Requirement » Give the lines of the material verbatim, from the first line to the line with "return bowl", including both.
# # # # # # #
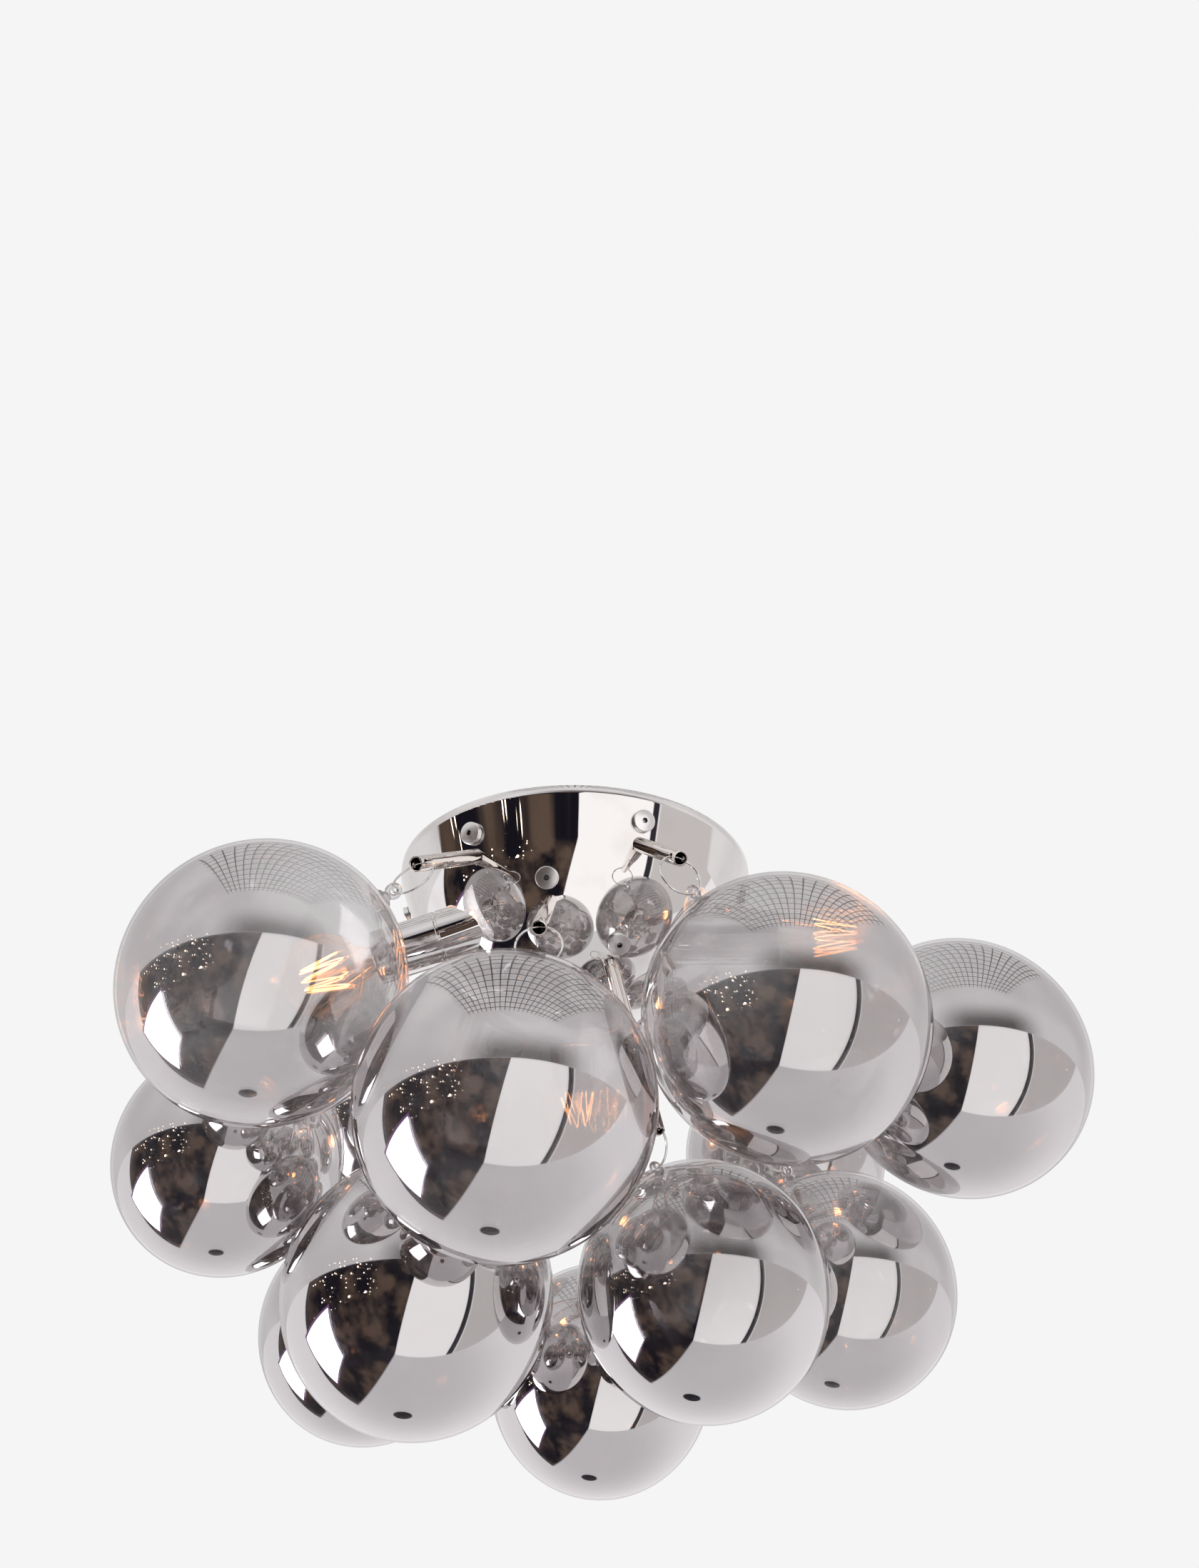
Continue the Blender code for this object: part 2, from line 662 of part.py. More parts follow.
def build_canopy(chrome, steel, plastic):
    """Bowl, bracket, set screws and terminal block."""
    bowl = place("canopy_bowl", bowl_mesh(), chrome)
    place("ceiling_bracket", bracket_mesh(), steel, smooth=False)
    place("terminal_block", terminal_block_mesh(), plastic, smooth=False)
    for name, side in (("set_screw_right", 1), ("set_screw_left", -1)):
        place(name, set_screw_mesh(), steel, set_screw_frame(side))
    return bowl


def build_arm(arm, globe_meshes, bowl, chrome, glass):
    """One tube with its ring and globe, each with its origin on its hinge."""
    tube = place("tube_" + arm.name, tube_mesh(arm), chrome, parent=bowl)
    ring = place("ring_" + arm.name, ring_mesh(), chrome, ring_frame(arm), tube)
    place("globe_" + arm.name, globe_meshes[arm.globe], glass, globe_frame(arm), ring)


def build_lampholder(holder, bowl, chrome, steel, plastic, bulb):
    """One sleeve with its nut, insert and lamp."""
    sleeve = place("lamp_sleeve_" + holder.name, sleeve_mesh(holder), chrome, parent=bowl)
    place("sleeve_nut_" + holder.name, nut_mesh(holder), steel, parent=sleeve)
    axis = holder_frame(holder)
    place("lamp_insert_" + holder.name, insert_mesh(), plastic, axis, sleeve)
    place("lamp_" + holder.name, lamp_mesh(), bulb, axis, sleeve)


def main():
    """Clear the scene and build the whole light."""
    for item in list(bpy.data.objects):
        bpy.data.objects.remove(item, do_unlink=True)
    chrome = metal("warm_chrome", (0.78, 0.75, 0.72), 0.06)
    steel = metal("zinc_steel", (0.62, 0.62, 0.60), 0.35)
    plastic = finish("ivory_plastic", (0.86, 0.84, 0.78), 0.5, 0.0, 1.0)
    glass = finish("smoked_glass", (0.34, 0.32, 0.33), 0.03, 0.4, 0.55)
    bulb = finish("lamp_glass", (0.95, 0.80, 0.60), 0.08, 0.0, 0.6)
    bowl = build_canopy(chrome, steel, plastic)
    globe_meshes = {}
    for size, (radius, lug_reach) in GLOBE_SIZES.items():
        globe_meshes[size] = globe_mesh(radius, lug_reach)
    for arm in ARMS:
        build_arm(arm, globe_meshes, bowl, chrome, glass)
    for holder in LAMPHOLDERS:
        build_lampholder(holder, bowl, chrome, steel, plastic, bulb)


if __name__ == "__main__":
    main()
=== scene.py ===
"""Ceiling light of smoked glass globes on a chrome bowl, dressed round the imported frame.

Metres, +Z up. The origin is the centre of the ceiling plane and -Y is the front. Azimuth runs
from the front towards +X, and elevation is negative below the ceiling.
"""

import logging
import math
from dataclasses import dataclass, field
from enum import Enum
from typing import Callable, Sequence

import bmesh
import bpy
from mathutils import Matrix, Vector


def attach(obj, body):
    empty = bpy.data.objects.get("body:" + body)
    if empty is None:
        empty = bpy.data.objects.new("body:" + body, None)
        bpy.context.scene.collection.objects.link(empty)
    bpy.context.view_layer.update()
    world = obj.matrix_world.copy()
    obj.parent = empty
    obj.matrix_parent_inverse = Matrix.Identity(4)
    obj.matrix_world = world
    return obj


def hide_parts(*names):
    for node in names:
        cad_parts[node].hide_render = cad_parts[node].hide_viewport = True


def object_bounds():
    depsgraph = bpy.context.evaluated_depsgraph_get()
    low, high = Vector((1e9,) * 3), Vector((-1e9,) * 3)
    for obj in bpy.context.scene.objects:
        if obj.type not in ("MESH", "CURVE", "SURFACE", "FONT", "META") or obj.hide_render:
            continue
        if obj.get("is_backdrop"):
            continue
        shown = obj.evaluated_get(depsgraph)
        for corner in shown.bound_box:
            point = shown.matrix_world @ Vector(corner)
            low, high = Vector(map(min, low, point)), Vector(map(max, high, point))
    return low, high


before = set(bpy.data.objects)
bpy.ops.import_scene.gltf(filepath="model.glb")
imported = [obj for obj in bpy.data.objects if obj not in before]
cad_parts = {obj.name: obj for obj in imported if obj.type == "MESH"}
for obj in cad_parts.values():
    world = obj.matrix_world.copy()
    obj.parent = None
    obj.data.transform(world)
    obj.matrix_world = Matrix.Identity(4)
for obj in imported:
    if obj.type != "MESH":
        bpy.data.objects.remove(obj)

Mesh = bpy.types.Mesh
Shape = bmesh.types.BMesh
Node = bpy.types.Node
Socket = bpy.types.NodeSocket
Tree = bpy.types.NodeTree
Pair = tuple[float, float]
Triple = tuple[float, float, float]
Colour = tuple[float, float, float]
Profile = list[Pair]

LOG = logging.getLogger("ceiling_light")
UP = Vector((0.0, 0.0, 1.0))
FRAME_BODY = "frame"
# Edges bent by more than this many degrees stay crisp, where a piece has no angle of its own
CREASE = 38.0


class GlobeSize(Enum):
    """The two sizes of globe: radius at the equator and reach from the centre to the lug's hole."""

    LARGE = (0.0685, 0.0755)
    SMALL = (0.0620, 0.0690)

    @property
    def radius(self) -> float:
        """Radius at the equator."""
        return self.value[0]

    @property
    def lug_reach(self) -> float:
        """Distance from the globe's centre to the lug's hole."""
        return self.value[1]


class TubeStock(Enum):
    """Stock lengths of the arm tubes."""

    SHORT = 0.050
    MEDIUM = 0.062
    REACH = 0.074
    LONG = 0.090
    EXTRA = 0.106


# Places


@dataclass(frozen=True)
class Arm:
    """Where one tube stands, how its ring and globe hang and how much its globe's coat mirrors.

    Every angle is in degrees, and root and aim are pairs of azimuth and elevation.
    """

    name: str
    globe: GlobeSize
    root: Pair
    aim: Pair
    tube: TubeStock
    ring_lean: float
    lug_slide: float
    coat: float


@dataclass(frozen=True)
class HolderPlace:
    """Where one lampholder stands on the bowl and where it points, in degrees."""

    name: str
    root: Pair
    aim: Pair


BIG, SMALL = GlobeSize.LARGE, GlobeSize.SMALL
ARMS = (
    Arm("upper_front_left", BIG, (-34, -18.5), (-29, -31), TubeStock.MEDIUM, -35, 51, 0.54),
    Arm("upper_front_right", BIG, (22.5, -17.5), (28, -36), TubeStock.SHORT, -44, -34, 0.66),
    Arm("upper_right", BIG, (82, -18), (94, -8), TubeStock.MEDIUM, -43, -7, 0.74),
    Arm("upper_back_right", SMALL, (142, -18), (140, -16), TubeStock.MEDIUM, -19, -9, 0.64),
    Arm("upper_back_left", SMALL, (202, -18), (191, -2), TubeStock.SHORT, -40, -44, 0.64),
    Arm("upper_left", SMALL, (262, -18), (258, -36), TubeStock.REACH, -25, 6, 0.74),
    Arm("middle_front", BIG, (-9, -37), (-4, -41), TubeStock.MEDIUM, -41, 8, 0.66),
    Arm("middle_right", SMALL, (112, -37), (128, -57), TubeStock.LONG, -2, 1, 0.66),
    Arm("middle_left", SMALL, (232, -37), (212, -50), TubeStock.EXTRA, -10, 1, 0.76),
    Arm("lower_front", SMALL, (22, -56.5), (44, -73), TubeStock.EXTRA, -40, -47, 0.86),
    Arm("lower_back", SMALL, (141, -57), (184, -52), TubeStock.EXTRA, -13, -8, 0.84),
    Arm("lower_left", BIG, (261, -57), (277, -75), TubeStock.MEDIUM, -9, 5, 0.82),
)
HOLDERS = (
    HolderPlace("left", (-58, -37), (-100, -15)),
    HolderPlace("right", (62, -37), (86, -2)),
    HolderPlace("back", (182, -37), (177, -18)),
)


def direction(angles: Pair) -> Vector:
    """Unit vector of an azimuth and an elevation in degrees."""
    turn, rise = math.radians(angles[0]), math.radians(angles[1])
    level = math.cos(rise)
    return Vector((level * math.sin(turn), -level * math.cos(turn), math.sin(rise)))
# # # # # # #
Solution to the exercise »
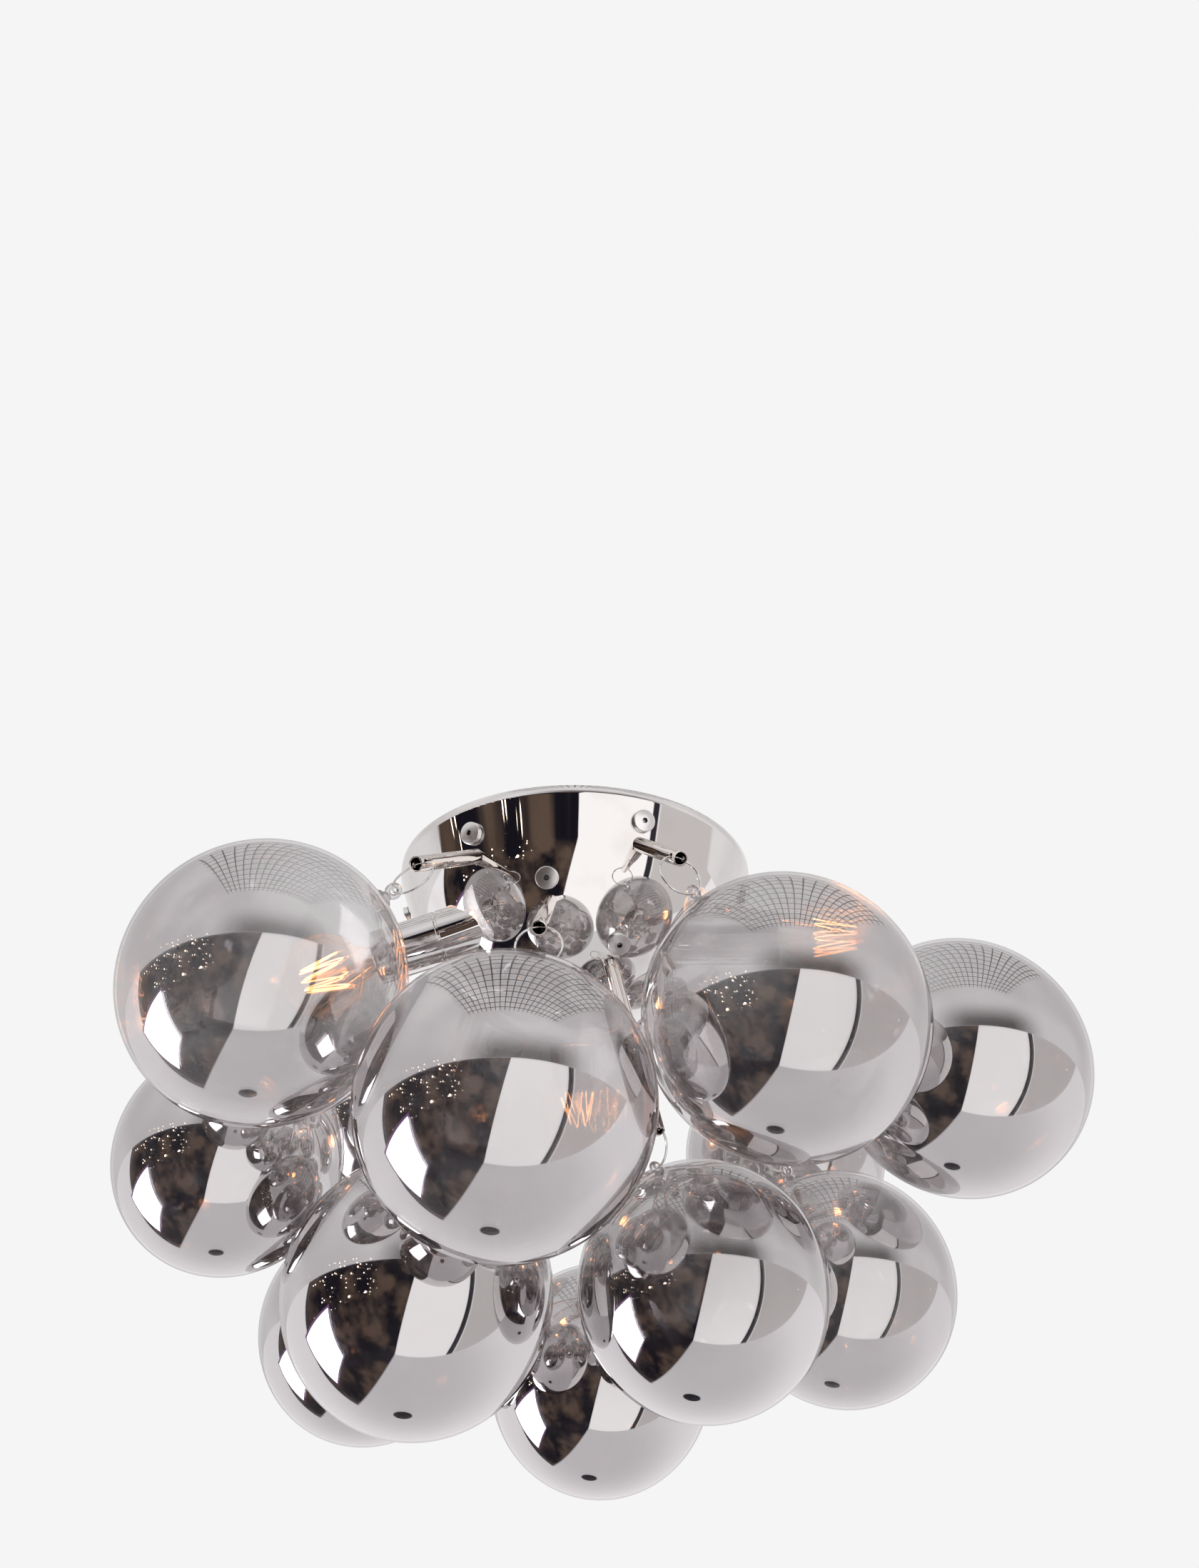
Continue the Blender code for this object: part 2, from line 662 of part.py. More parts follow.
def build_canopy(chrome, steel, plastic):
    """Bowl, bracket, set screws and terminal block."""
    bowl = place("canopy_bowl", bowl_mesh(), chrome)
    place("ceiling_bracket", bracket_mesh(), steel, smooth=False)
    place("terminal_block", terminal_block_mesh(), plastic, smooth=False)
    for name, side in (("set_screw_right", 1), ("set_screw_left", -1)):
        place(name, set_screw_mesh(), steel, set_screw_frame(side))
    return bowl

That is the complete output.